Ultrahuman is officially back in the US, and this time the company thinks it can win. The smart ring maker announced the Ring Pro's American debut on Wednesday, marking a strategic return to a market it abandoned just two years ago. For Ultrahuman, the stakes couldn't be higher - the company needs to prove its subscription-free model can compete against Oura, which has spent years building brand recognition and a loyal user base willing to pay $5.99 monthly for premium insights.
The timing is deliberate. Smart rings have evolved from curiosity to credible Apple Watch alternative, with sales climbing as consumers grow tired of charging yet another device every night. Oura reported crossing 2 million rings sold in early 2025, validating a category that seemed niche just three years ago. Now Samsung has entered the space, and Amazon is rumored to be developing its own version. The market Ultrahuman is entering looks completely different from the one it left.

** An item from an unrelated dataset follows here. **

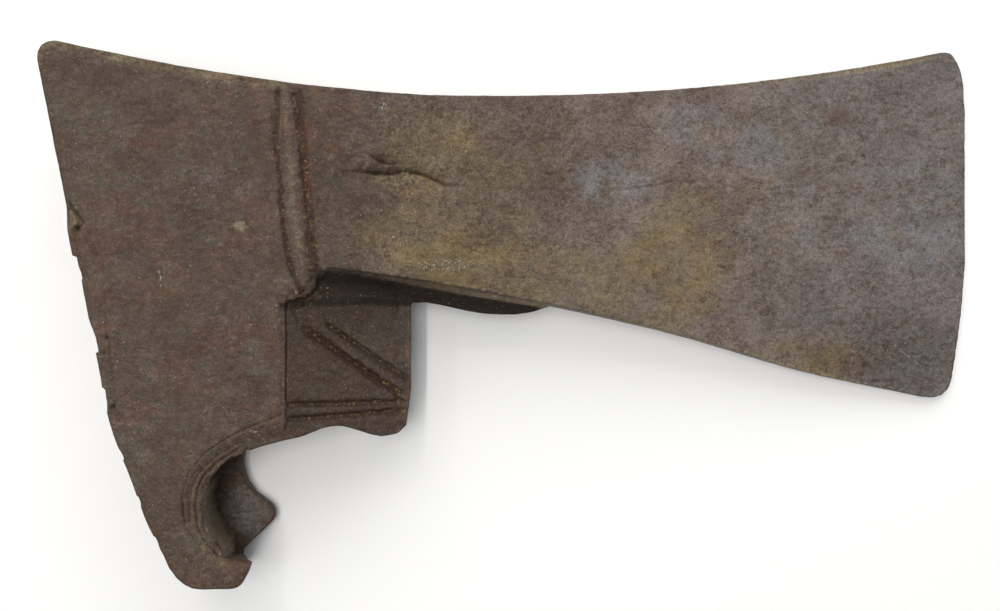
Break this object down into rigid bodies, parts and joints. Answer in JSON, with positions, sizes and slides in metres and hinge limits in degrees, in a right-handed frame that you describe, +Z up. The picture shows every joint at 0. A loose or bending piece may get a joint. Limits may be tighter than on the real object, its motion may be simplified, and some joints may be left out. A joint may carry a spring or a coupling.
{
  "type": "shaft-hole axe head",
  "caption": "Forged iron axe head lying on its side: wide flared blade, deep tapering socket for a haft, ribbed junction, engraved panel and a broken, scalloped socket mouth.",
  "frame": {"origin": "middle of the head's bounding box, on the surface that it lies on", "axes": "+X from the poll to the cutting edge, +Y up the haft from the socket's mouth to its upper side, +Z up from the surface that the head lies on"},
  "size_m": [0.2204, 0.1268, 0.0326],
  "materials": {
    "forged_iron": "old forged iron under a dark brown patina, with olive-gold and blue-grey sheens on the blade and rust in the grooves"
  },
  "bodies": {
    "root": {"axe_head": "forged_iron"}
  },
  "joints": []
}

What's driving Ultrahuman's confidence? The company claims the Ring Pro packs the most advanced sensor array in the category - continuous glucose monitoring integration, improved heart rate variability tracking, and skin temperature sensors that outperform competitors. But the real differentiator is the business model. While Oura charges $299 for the ring plus ongoing subscription fees, Ultrahuman offers all features upfront with no monthly charges. Over two years, that's a $144 difference - enough to matter for mainstream buyers skeptical of subscription fatigue.